The U.S. is also in a particularly strong position for mortgage debt. Since Q1 2020, almost 68% of mortgage origination dollars have been issued to people with 760+ FICO scores—the highest bracket of credit scores.
The mortgage data is especially revealing, because it highlights that individuals with the highest credit quality in history borrowed at some of the lowest interest rates in history. Coupled with low debt delinquencies and a solid job market, the story of strong consumption seems poised to continue.
Growth Trends And The Outlook For 2025
U.S. real Gross Domestic Product growth likely accelerated in 2024 compared to 2023, according to forecasts from the International Monetary Fund. Plus, for 2024, the U.S. GDP growth rate is likely to post the fastest growth rate of any advanced economy for a second consecutive year, according to Prestige Economics.
Looking to 2025, the U.S. GDP outlook is still positive, although the growth rate is poised to slow.
Recent U.S. growth data support a positive outlook, since real GDP accelerated in Q3 2024 to an upwardly-revised 3.1%, which followed a strong 3.0% growth rate in Q2 2024. In the near term, the outlook is positive and the latest Atlanta Fed GDPNow data indicates that Q4 2024 GDP is likely to be 3.1%, based on data available through December 20.
Around 69% of Q3 2024 GDP was consumption, which is why record high non-farm payrolls, high numbers of open jobs, and low consumer debt delinquencies supported growth in 2024—and why they bode well for the U.S. growth outlook in 2025.
Consumer Inflation Trends And The Outlook For 2025
Year-on-year consumer inflation rates cooled in 2024 from 2023. Looking ahead to 2025, consumer inflationary pressures are likely to ease further based on modest month-on-month inflation in recent reports.
Current consumer inflation rates are well above the Fed’s 2% target, with the total Consumer Price Index at 2.7%, core CPI at 3.3%, total PCE inflation at 2.4%, and core PCE at 2.8%. However, according to Prestige Economics, year-on-year consumer inflation rates are likely to fall in Q2 2025 due to base effects. Plus, the average year-on-year pace of most measures of consumer inflation are likely to be lower in 2025 than in 2024.
Interest Rate Trends And The Outlook For 2025
Interest rates began falling in 2024 and more rate cuts are coming in 2025, according to the December Federal Open Market Committee projections.
Following the December Fed interest rate cut and FOMC projections, market expectations reflect no interest rate cut in January. However, FOMC projections still reflect two likely 0.25% interest rate cuts in 2025.
FOMC projections often differ greatly from reality—and there could be cause for the Fed to cut interest rates by more than 0.5% in 2025.
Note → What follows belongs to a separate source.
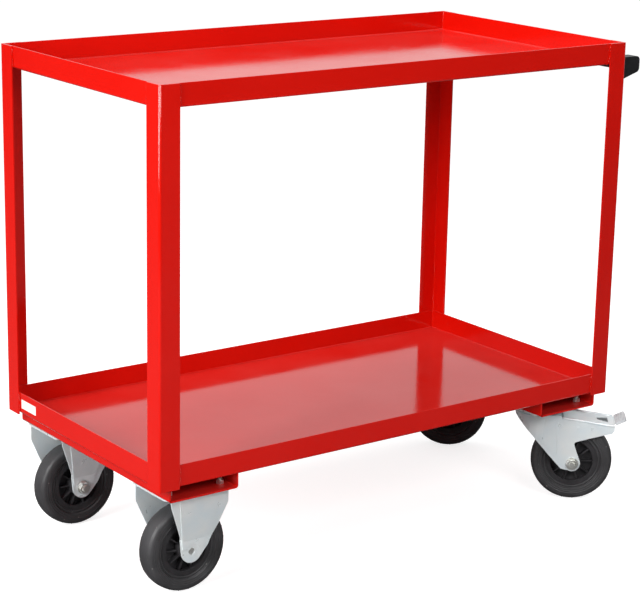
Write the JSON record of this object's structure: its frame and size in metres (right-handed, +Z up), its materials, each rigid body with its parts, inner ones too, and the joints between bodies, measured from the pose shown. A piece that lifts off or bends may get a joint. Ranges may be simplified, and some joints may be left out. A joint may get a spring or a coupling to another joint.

Market Implications Of The Outlooks That Will Shape 2025
Finance professionals are fond of saying, “the trend is your friend,” even if a trend is not very positive. Fortunately, in 2024, the trends were quite positive, including ongoing net payroll gains, solid consumption, positive growth, easing inflation, and falling interest rates. The outlook for 2025 includes many of the same elements and tailwinds that were present at the beginning of 2024.
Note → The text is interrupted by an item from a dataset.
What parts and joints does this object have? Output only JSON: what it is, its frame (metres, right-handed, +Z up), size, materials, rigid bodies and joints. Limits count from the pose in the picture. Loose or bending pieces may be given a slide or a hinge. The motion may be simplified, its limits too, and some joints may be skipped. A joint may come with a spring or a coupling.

Of course, there are downside risks to the outlook, especially political and geopolitical risks. However, these risks also loomed large over outlook for 2024, which is poised to close out a strong year for the economy and equity markets.
Ongoing labor market strength is likely to support consumption and growth in 2025, while easing interest rates likely open the door for the Fed to cut interest rates further.
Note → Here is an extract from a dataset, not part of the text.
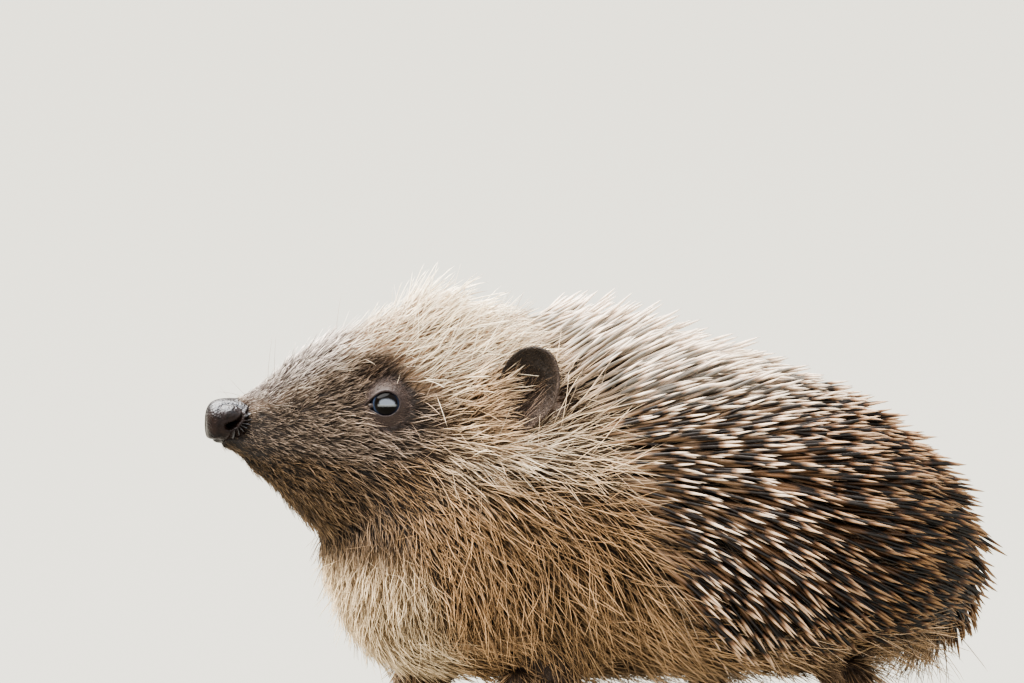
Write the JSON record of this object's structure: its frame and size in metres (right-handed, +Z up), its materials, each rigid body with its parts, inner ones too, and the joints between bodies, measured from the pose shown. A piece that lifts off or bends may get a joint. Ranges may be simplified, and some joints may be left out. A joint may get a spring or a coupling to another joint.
{
  "type": "hedgehog",
  "caption": "Life-size standing hedgehog with its snout raised and turned slightly aside, parted into head, jaw, neck, trunk, tail, ears, eyes and limbs.",
  "frame": {"origin": "on the floor under the middle of the animal's bounding box", "axes": "-X is the way the trunk faces, +X its rump, -Y its left side, +Z up"},
  "size_m": [0.1568, 0.1038, 0.0905],
  "materials": {
    "fur_pale": "coarse pale-tipped hair",
    "fur_dark": "short dark hair",
    "spines": "horny spines, cream tips over a dark band",
    "skin": "thinly haired skin",
    "nose_leather": "moist, finely grained",
    "eye_gloss": "wet gloss"
  },
  "bodies": {
    "root": {"head": "fur_pale", "neck": "fur_pale", "lower_jaw": "fur_dark", "foreleg_left": "fur_dark", "foreleg_right": "fur_dark", "hindleg_left": "fur_dark", "hindleg_right": "fur_dark", "trunk": "spines", "ear_left": "skin", "ear_right": "skin", "forefoot_left": "skin", "forefoot_right": "skin", "hindfoot_left": "skin", "hindfoot_right": "skin", "tail": "skin", "nose": "nose_leather", "eye_left": "eye_gloss", "eye_right": "eye_gloss"}
  },
  "joints": []
}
Markets have priced in FOMC projections of only two 0.25% Fed rate cuts in 2025, and any additional cuts would likely weigh on the dollar and bond yields, while supporting equity prices, bond prices, and industrial commodity prices.
Despite the latest FOMC projections, Prestige Economics expects at least three rate cuts in 2025, with the next interest rate cut coming at or before the May 2025 Fed meeting.
What is your outlook for the economy, markets, and Fed policy 2025?